Today, they are still going strong, and have become an institution in their own right. We pay tribute to Sex Tags today with some of the more recent releases from the label and its various subsidiaries and artists through another cut with Filter Musikk. 

*We usually add tracks from the records, but Sex Tags very rarely share their music digitally, so you’ll just have to go to Filter to listen to these future classics. 

 

DJ Sotofett – Did You Love Me? (12″)

Away from Sex Tags, Fett Burger and Sotofett run their own labels, and Wania is the latter’s personal outlet for anything that doesn’t quite fit elsewhere. Did You Love Me? has been a secret weapon at Sotofett and LNS’ combined record bag this season. Its sensational string arrangement, wispy vocals and jingling break-beat evokes early House music, with an electrifying intensity designed for today’s dance floor. 

It’s a definitive contrast with whatever is happening on the B-Side as Sotofett ventures into his familiar Dub sonic signature for two tracks, delivering a calming tonic to the high-energy of the A-side. On Dub You Loved Me it seems a lost echo from the flipside attached itself to the purposefully slow arrangement. Across the whole record, however, texture remains constant, an airy quality clinging to the arrangements, infusing the atmosphere with a cloudy hue. 

 

DJ Fett Burger & DJ Grillo Wiener – Disco Fem / Disco Sex (12″)
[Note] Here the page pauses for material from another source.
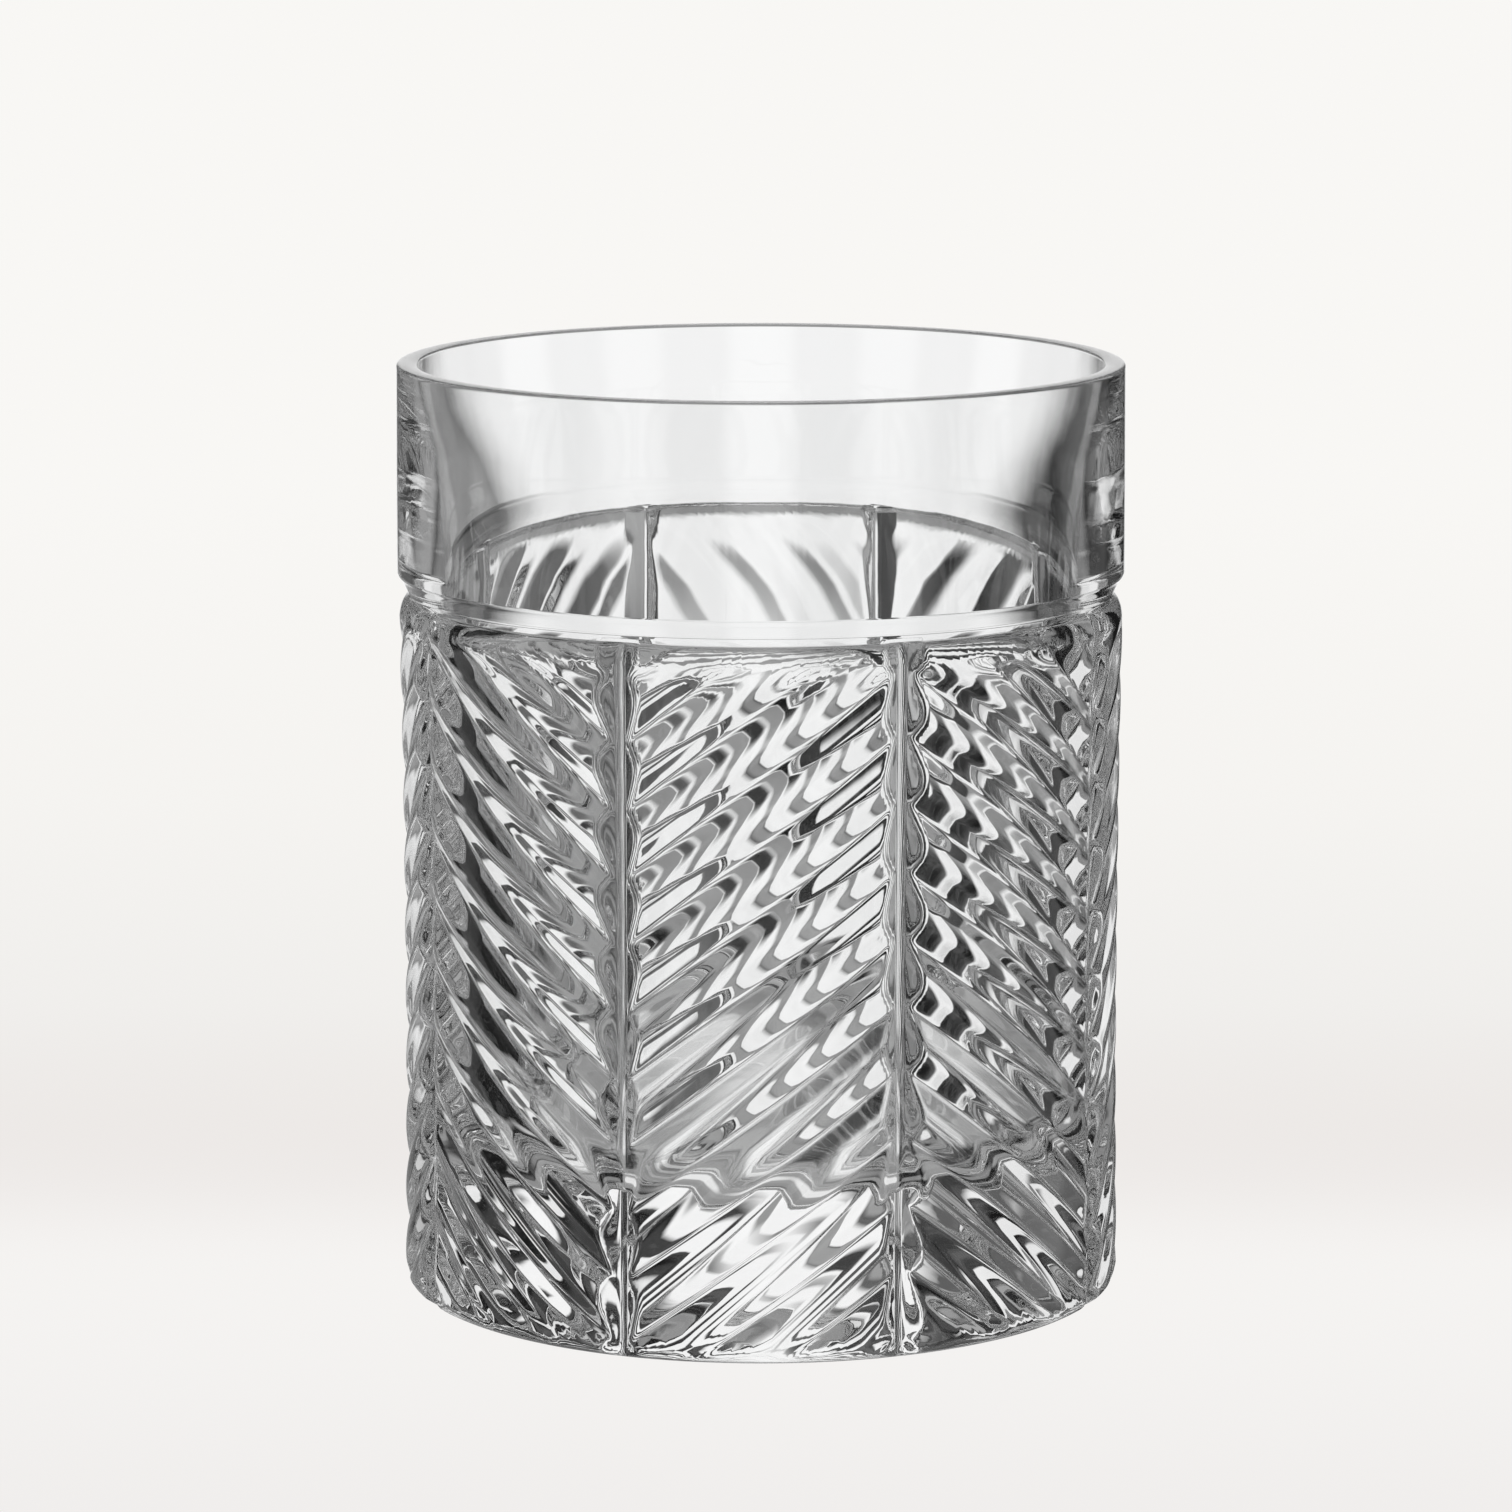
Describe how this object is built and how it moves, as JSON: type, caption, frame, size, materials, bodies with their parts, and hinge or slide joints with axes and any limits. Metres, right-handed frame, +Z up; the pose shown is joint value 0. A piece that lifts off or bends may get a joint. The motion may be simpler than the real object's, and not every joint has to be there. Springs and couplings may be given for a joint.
{
  "type": "whiskey tumbler",
  "caption": "Clear pressed-glass tumbler with a plain band at the mouth, a turned groove, upright panels of slanting ribs in a herringbone, and a thick solid base.",
  "frame": {"origin": "centre of the foot, on the surface that the tumbler stands on", "axes": "+Z up through the mouth; -Y is the front, the middle of a panel whose ribs rise to the right"},
  "size_m": [0.0804, 0.0804, 0.1034],
  "materials": {
    "clear_glass": "colourless pressed glass, fire-polished, high gloss, fully clear"
  },
  "bodies": {
    "root": {"glass_body": "clear_glass"}
  },
  "joints": []
}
This is a DJ Fett Burger future classic. Alongside his long-time collaborator, DJ Grillo Wiener, he takes up the mantle for Disco in this two track thriller. Away from the sheen and the gleam of the genre, Fett Burger and Grillo opt for a grittier approach to the genre. Like a 70’s Scorsese film, things are messy but you can’t look away. 
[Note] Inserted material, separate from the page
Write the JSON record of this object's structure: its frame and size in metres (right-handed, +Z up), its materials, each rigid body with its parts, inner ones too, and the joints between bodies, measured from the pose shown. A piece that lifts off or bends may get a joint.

Fluttering bongos and congas coerce some familiar samples into uncharted territories, with a couple of boisterous dance floor cuts. It’s Disco for the unhinged, a calamitous collision between turbulent percussion and indestructible melodies. 

 

Warodjah feat. Zouratié Koné – Zou’s Journey (12″)
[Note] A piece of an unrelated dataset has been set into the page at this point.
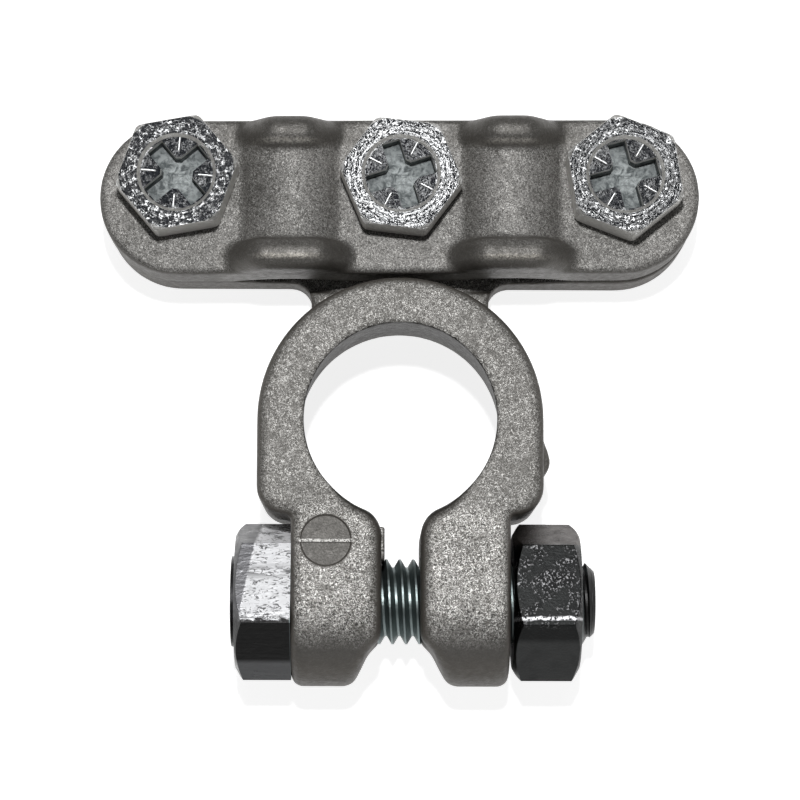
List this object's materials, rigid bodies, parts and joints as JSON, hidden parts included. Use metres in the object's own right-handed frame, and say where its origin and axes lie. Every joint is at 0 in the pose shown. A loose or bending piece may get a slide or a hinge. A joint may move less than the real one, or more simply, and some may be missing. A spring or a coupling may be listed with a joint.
{
  "type": "battery terminal clamp",
  "caption": "Cast battery terminal clamp: a split tapered ring with a pinch bolt, and a bridge with a loose cap that screws down over cable ends.",
  "frame": {"origin": "on the axis of the tapered post bore, at the underside of the casting", "axes": "+Z along the post bore, up towards the screw heads; +Y from the bore towards the cable bridge; +X along the bridge and the pinch bolt, from the bolt head towards the nut"},
  "size_m": [0.0561, 0.053, 0.0152],
  "materials": {
    "casting": "as-cast zinc alloy, fine grain",
    "plated_steel": "bright zinc plating, scratched"
  },
  "bodies": {
    "casting": {"clamp_body": "casting"},
    "cap": {"cable_cap": "casting"},
    "screw_left": {"cable_screw_left": "plated_steel"},
    "screw_middle": {"cable_screw_middle": "plated_steel"},
    "screw_right": {"cable_screw_right": "plated_steel"},
    "bolt": {"pinch_bolt": "plated_steel"},
    "nut": {"pinch_nut": "plated_steel"}
  },
  "joints": [
    {"name": "cap_lift", "type": "slide", "parent": "casting", "child": "cap", "axis": [0, 0, 1], "range_m": [0, 0.004]},
    {"name": "screw_middle_turn", "type": "hinge", "parent": "cap", "child": "screw_middle", "pos_m": [0, 0.02275, 0.0108], "axis": [0, 0, 1], "range_deg": [0, 1440]},
    {"name": "screw_left_turn", "type": "hinge", "parent": "cap", "child": "screw_left", "pos_m": [-0.0207, 0.02275, 0.0108], "axis": [0, 0, 1], "range_deg": [0, 1440]},
    {"name": "screw_right_turn", "type": "hinge", "parent": "cap", "child": "screw_right", "pos_m": [0.0207, 0.02275, 0.0108], "axis": [0, 0, 1], "range_deg": [0, 1440]},
    {"name": "nut_turn", "type": "hinge", "parent": "casting", "child": "nut", "pos_m": [0.0105, -0.01635, 0.0076], "axis": [1, 0, 0], "range_deg": [0, 1800]},
    {"name": "bolt_travel", "type": "slide", "parent": "casting", "child": "bolt", "axis": [-1, 0, 0], "range_m": [0, 0.00626]}
  ],
  "couplings": [
    {"joint": "screw_left_turn", "follows": "cap_lift", "rad_per_m": 6283.2},
    {"joint": "screw_middle_turn", "follows": "cap_lift", "rad_per_m": 6283.2},
    {"joint": "screw_right_turn", "follows": "cap_lift", "rad_per_m": 6283.2},
    {"joint": "bolt_travel", "follows": "nut_turn", "m_per_rad": 0.00019894}
  ]
}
The versatility and the scope of the Sex Tags crew’s musical indulgences are so vast it’s never a surprise. You can find Fett Burger, Sotofett or the Sex Tags logo covering everything from blissed-out ambient tracks to gnawing acid and even as far afield as post-rock balearic, there is very little they’ll leave untouched. 

It’s no surprise then to find Fett Burger on remix duties for this afro-beat release travelling from the west coast of Africa to Rome. Like Fela Kuti and Cerrone meeting over a drum machine, the Digitalized Planet B (a Sex Tags subsidiary) release finds Italian duo Warodjah collaborating with Burkina Faso artist Zouratié Koné on Zou’s Journey. 

The stoic repetition of a drum machine corals the lucid sounds of a kora and swinging bass guitar, while Koné’s vocals uphold the Griot’s tradition of narrative through song. In DJ Fett Burger’s rendition there’s more emphasis on the percussion for its functional demand from the dance floor, but those dreamy elements remain rooted in the background echoing through the track.

The remix is a revenant burner of the original, keeping those essential elements that appeal in the original for the repurpose. While certainly not a departure for the Sex Tags conglomerate, it leans to something other than the sole pursuit of the dance floor on the original.  

 

DJ Sotofett – WANIA mk1 (2×12″)

It’s album time for DJ Sotofett again. The artist is nothing short of prolific, with a discography almost hitting the triple digits and a fair few of them constituting albums. He hasn’t taken on the long player format in a few years, until this new one on Wania. 

It’s a scorcher of a record, with regular collaborators Zarate Fix, LNS and LA.2000 making appearances, as Sotofett turns back the clock on Techno, to a point where melody and atmosphere take centre stage. 

Elements of acid, dub, electro and ambient all congregate on this record, but never falling into familiar tropes. Dub elements are counterpointed with malicious kick drums while acid lines strive for melodic purpose. 

As is always the case with the Sotofett sonic disposition, elements are thrown in the air and asked to fall where they may, offering some human intervention to the strict patterns of the machines. Nothing as rudimentary or reductive as a singular genre comes to fore as Sotofett combines techniques carried over from his vast armoury of musical tools.